REQUEST
The answer is one number: how many lines hold the string "degrees".

INPUT
━━━
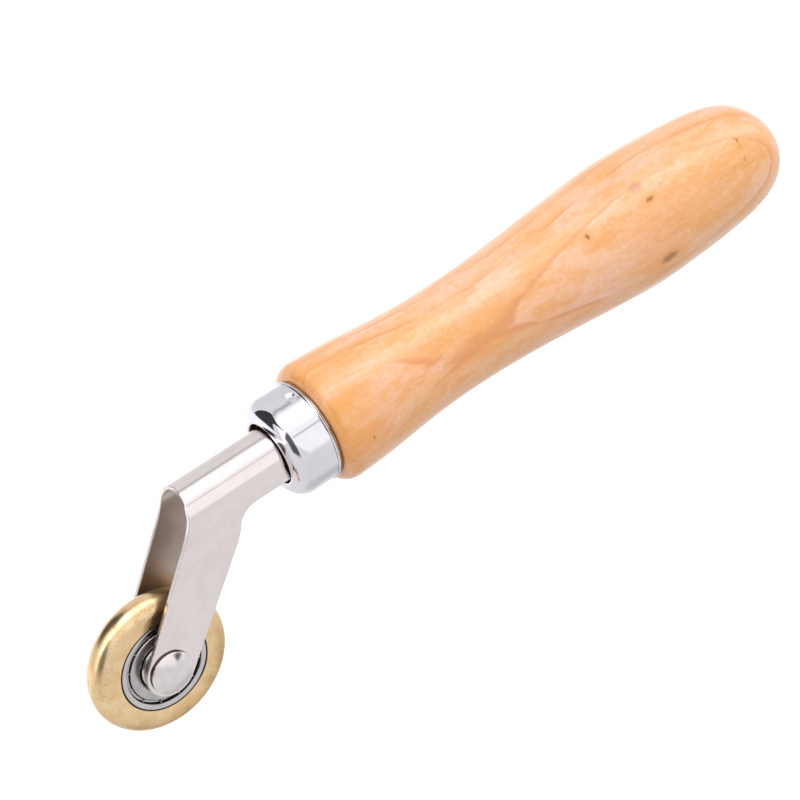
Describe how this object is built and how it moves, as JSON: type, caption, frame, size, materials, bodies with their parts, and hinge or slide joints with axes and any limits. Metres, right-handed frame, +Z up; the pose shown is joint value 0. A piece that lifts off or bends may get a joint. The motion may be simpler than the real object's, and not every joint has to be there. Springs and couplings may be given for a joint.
{
  "type": "hand roller tool",
  "caption": "Hand seam roller: narrow brass wheel on a ball bearing in a bent sheet-metal fork, with a metal ferrule and a turned wooden handle.",
  "frame": {"origin": "bottom centre of the whole tool's box, on the surface that the tool lies on", "axes": "+X along the handle towards its butt, +Y away from the wheel towards the handle, +Z up; the tool lies on its side, so the axle leans 10 degrees from +Z and the handle rises 0.9 degree towards its butt"},
  "size_m": [0.181, 0.0556, 0.0281],
  "materials": {
    "handle_wood": "turned light hardwood under clear gloss lacquer",
    "ferrule_chrome": "polished chrome plate",
    "fork_nickel": "satin nickel-plated sheet steel",
    "rivet_steel": "polished nickel-plated steel",
    "wheel_brass": "satin turned brass",
    "bearing_steel": "ground bearing steel",
    "pressed_steel": "pressed sheet steel"
  },
  "bodies": {
    "handle_and_fork": {"handle": "handle_wood", "ferrule": "ferrule_chrome", "fork": "fork_nickel", "axle_rivet": "rivet_steel", "spacer_washer_near": "rivet_steel", "spacer_washer_far": "rivet_steel", "bearing_inner_ring": "bearing_steel"},
    "wheel": {"brass_wheel": "wheel_brass", "bearing_outer_ring": "bearing_steel", "bearing_shield_near": "pressed_steel", "bearing_shield_far": "pressed_steel"},
    "cage": {"cage_half_near": "pressed_steel", "cage_half_far": "pressed_steel"},
    "ball_1": {"bearing_ball_1": "bearing_steel"},
    "ball_2": {"bearing_ball_2": "bearing_steel"},
    "ball_3": {"bearing_ball_3": "bearing_steel"},
    "ball_4": {"bearing_ball_4": "bearing_steel"},
    "ball_5": {"bearing_ball_5": "bearing_steel"},
    "ball_6": {"bearing_ball_6": "bearing_steel"},
    "ball_7": {"bearing_ball_7": "bearing_steel"}
  },
  "joints": [
    {"name": "wheel_spin", "type": "hinge", "parent": "handle_and_fork", "child": "wheel", "pos_m": [-0.07548, -0.01307, 0.00734], "axis": [-0.0149, -0.1746, 0.9845], "continuous": true},
    {"name": "cage_spin", "type": "hinge", "parent": "handle_and_fork", "child": "cage", "pos_m": [-0.07548, -0.01307, 0.00734], "axis": [-0.0149, -0.1746, 0.9845], "continuous": true},
    {"name": "ball_1_spin", "type": "hinge", "parent": "cage", "child": "ball_1", "pos_m": [-0.06923, -0.01307, 0.00744], "axis": [-0.0149, -0.1746, 0.9845], "continuous": true},
    {"name": "ball_2_spin", "type": "hinge", "parent": "cage", "child": "ball_2", "pos_m": [-0.0716, -0.00826, 0.00825], "axis": [-0.0149, -0.1746, 0.9845], "continuous": true},
    {"name": "ball_3_spin", "type": "hinge", "parent": "cage", "child": "ball_3", "pos_m": [-0.07688, -0.00707, 0.00838], "axis": [-0.0149, -0.1746, 0.9845], "continuous": true},
    {"name": "ball_4_spin", "type": "hinge", "parent": "cage", "child": "ball_4", "pos_m": [-0.08112, -0.0104, 0.00773], "axis": [-0.0149, -0.1746, 0.9845], "continuous": true},
    {"name": "ball_5_spin", "type": "hinge", "parent": "cage", "child": "ball_5", "pos_m": [-0.0811, -0.01574, 0.00678], "axis": [-0.0149, -0.1746, 0.9845], "continuous": true},
    {"name": "ball_6_spin", "type": "hinge", "parent": "cage", "child": "ball_6", "pos_m": [-0.07685, -0.01907, 0.00626], "axis": [-0.0149, -0.1746, 0.9845], "continuous": true},
    {"name": "ball_7_spin", "type": "hinge", "parent": "cage", "child": "ball_7", "pos_m": [-0.07157, -0.01788, 0.00655], "axis": [-0.0149, -0.1746, 0.9845], "continuous": true}
  ],
  "couplings": [
    {"joint": "cage_spin", "follows": "wheel_spin", "ratio": 0.64},
    {"joint": "ball_1_spin", "follows": "wheel_spin", "ratio": 1.6457},
    {"joint": "ball_2_spin", "follows": "wheel_spin", "ratio": 1.6457},
    {"joint": "ball_3_spin", "follows": "wheel_spin", "ratio": 1.6457},
    {"joint": "ball_4_spin", "follows": "wheel_spin", "ratio": 1.6457},
    {"joint": "ball_5_spin", "follows": "wheel_spin", "ratio": 1.6457},
    {"joint": "ball_6_spin", "follows": "wheel_spin", "ratio": 1.6457},
    {"joint": "ball_7_spin", "follows": "wheel_spin", "ratio": 1.6457}
  ]
}
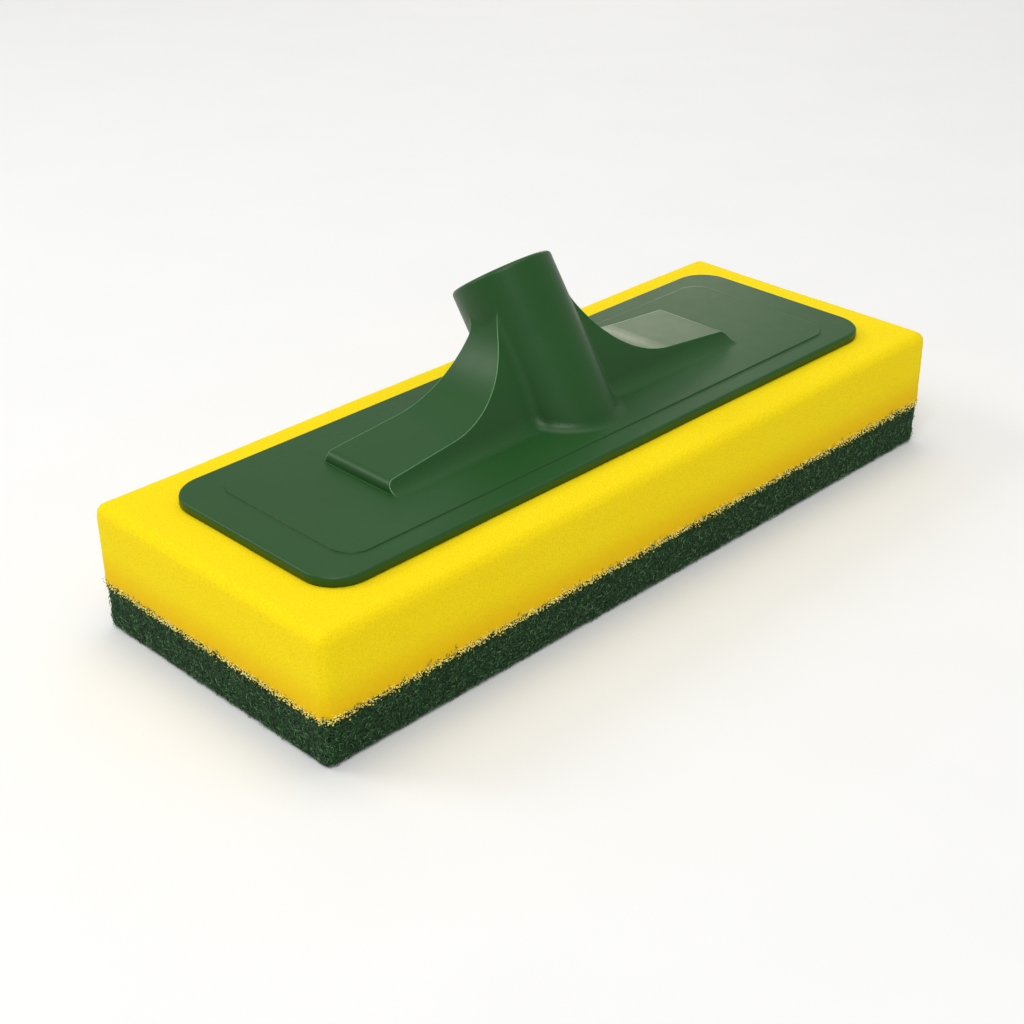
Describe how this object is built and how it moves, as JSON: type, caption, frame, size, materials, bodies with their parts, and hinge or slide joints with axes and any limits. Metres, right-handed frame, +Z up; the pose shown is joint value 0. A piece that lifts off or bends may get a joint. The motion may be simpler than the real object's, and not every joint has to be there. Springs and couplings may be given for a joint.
{
  "type": "grout float",
  "caption": "Pole-mounted rectangular float for grouting and wash-down: foam block with a thick scouring pad, moulded backplate with saddle arms and a leaning pole socket.",
  "frame": {"origin": "centre of the scouring pad's working face, which is the lowest face of the float", "axes": "+X along the block's length, +Y towards the side the pole socket leans to, +Z up from the working face"},
  "size_m": [0.28, 0.106, 0.0944],
  "materials": {
    "green_plastic": "satin moulded plastic, dark green",
    "glue": "cured contact adhesive",
    "yellow_foam": "fine open-cell foam, bright yellow",
    "scouring_fibre": "coarse non-woven fibre, very dark green"
  },
  "bodies": {
    "root": {"backplate": "green_plastic", "plate_glue": "glue", "foam_block": "yellow_foam", "pad_glue": "glue", "scouring_pad": "scouring_fibre"}
  },
  "joints": []
}
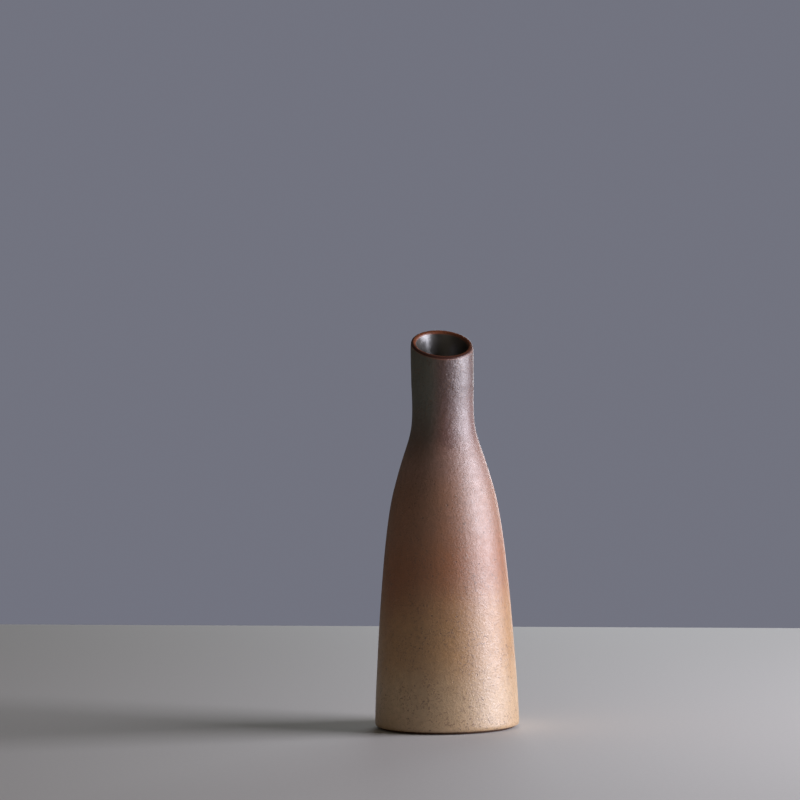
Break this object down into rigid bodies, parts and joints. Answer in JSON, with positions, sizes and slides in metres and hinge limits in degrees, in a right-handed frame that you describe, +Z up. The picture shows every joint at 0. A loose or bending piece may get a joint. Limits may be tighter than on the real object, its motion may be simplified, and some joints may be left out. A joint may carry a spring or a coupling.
{
  "type": "bud vase",
  "caption": "Bottle-shaped stoneware bud vase with a straight narrow neck, a slanted mouth, a satin outer glaze shading from sand to dark brown, and a dark satin liner.",
  "frame": {"origin": "centre of the foot, on the surface the vase stands on", "axes": "+Z up along the neck; the low side of the slanted mouth faces -Y and its high side +Y; +X completes the right-handed frame"},
  "size_m": [0.0726, 0.0726, 0.2],
  "materials": {
    "fired_clay": "matte",
    "satin_glaze": "satin",
    "liner_glaze": "satin"
  },
  "bodies": {
    "root": {"clay_body": "fired_clay", "outer_glaze": "satin_glaze", "liner_glaze": "liner_glaze"}
  },
  "joints": []
}
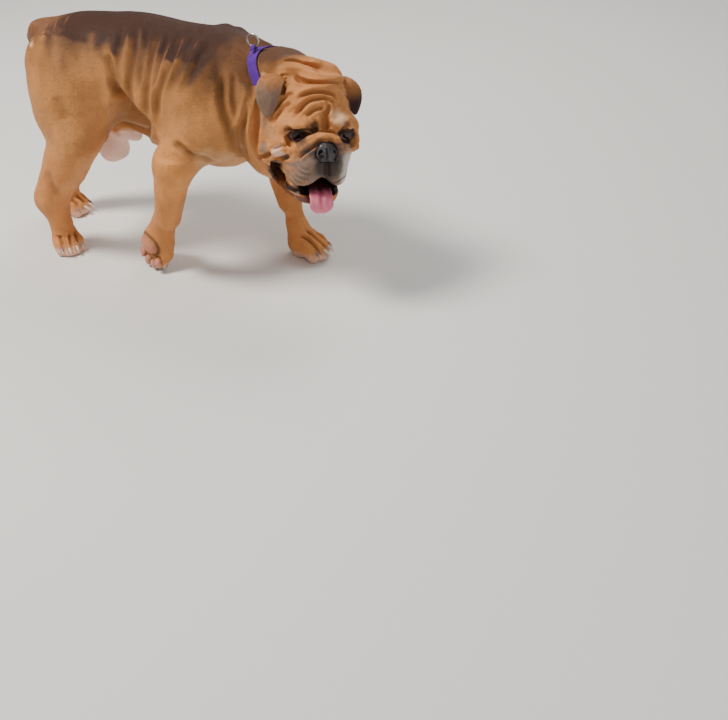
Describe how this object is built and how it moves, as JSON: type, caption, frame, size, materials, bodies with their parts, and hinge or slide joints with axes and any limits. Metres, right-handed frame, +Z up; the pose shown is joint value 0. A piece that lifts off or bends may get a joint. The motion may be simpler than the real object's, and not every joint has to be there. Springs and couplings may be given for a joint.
{
  "type": "bulldog figure",
  "caption": "Life-size still figure of a young English bulldog walking with its head turned to one side and its tongue out, wearing a webbing collar with a ring.",
  "frame": {"origin": "middle of the underside of the whole figure's box, on the floor", "axes": "+X forward along the back, +Y to the dog's left, +Z up"},
  "size_m": [0.6888, 0.3022, 0.4383],
  "materials": {
    "coat": "matt",
    "pale_skin": "soft",
    "nose": "satin",
    "eye": "gloss",
    "tongue": "satin",
    "claw": "satin",
    "webbing": "matt",
    "steel": "satin",
    "clasp": "matt"
  },
  "bodies": {
    "root": {"torso": "coat", "neck": "coat", "head": "coat", "lower_jaw": "coat", "ear_right": "coat", "ear_left": "coat", "eye_right": "eye", "eye_left": "eye", "nose": "nose", "tongue": "tongue", "tail": "coat", "sheath": "pale_skin", "scrotum": "pale_skin", "foreleg_right": "coat", "foreleg_left": "coat", "hindleg_right": "coat", "hindleg_left": "coat", "forepaw_right": "coat", "foreclaw_right_1": "claw", "foreclaw_right_2": "claw", "foreclaw_right_3": "claw", "foreclaw_right_4": "claw", "forepaw_left": "coat", "foreclaw_left_1": "claw", "foreclaw_left_2": "claw", "foreclaw_left_3": "claw", "foreclaw_left_4": "claw", "hindpaw_right": "coat", "hindclaw_right_1": "claw", "hindclaw_right_2": "claw", "hindclaw_right_3": "claw", "hindclaw_right_4": "claw", "hindpaw_left": "coat", "hindclaw_left_1": "claw", "hindclaw_left_2": "claw", "hindclaw_left_3": "claw", "hindclaw_left_4": "claw", "collar_band": "webbing", "collar_keeper": "webbing", "collar_ring": "steel", "collar_buckle": "clasp"}
  },
  "joints": []
}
━━━
FULL ANSWER
2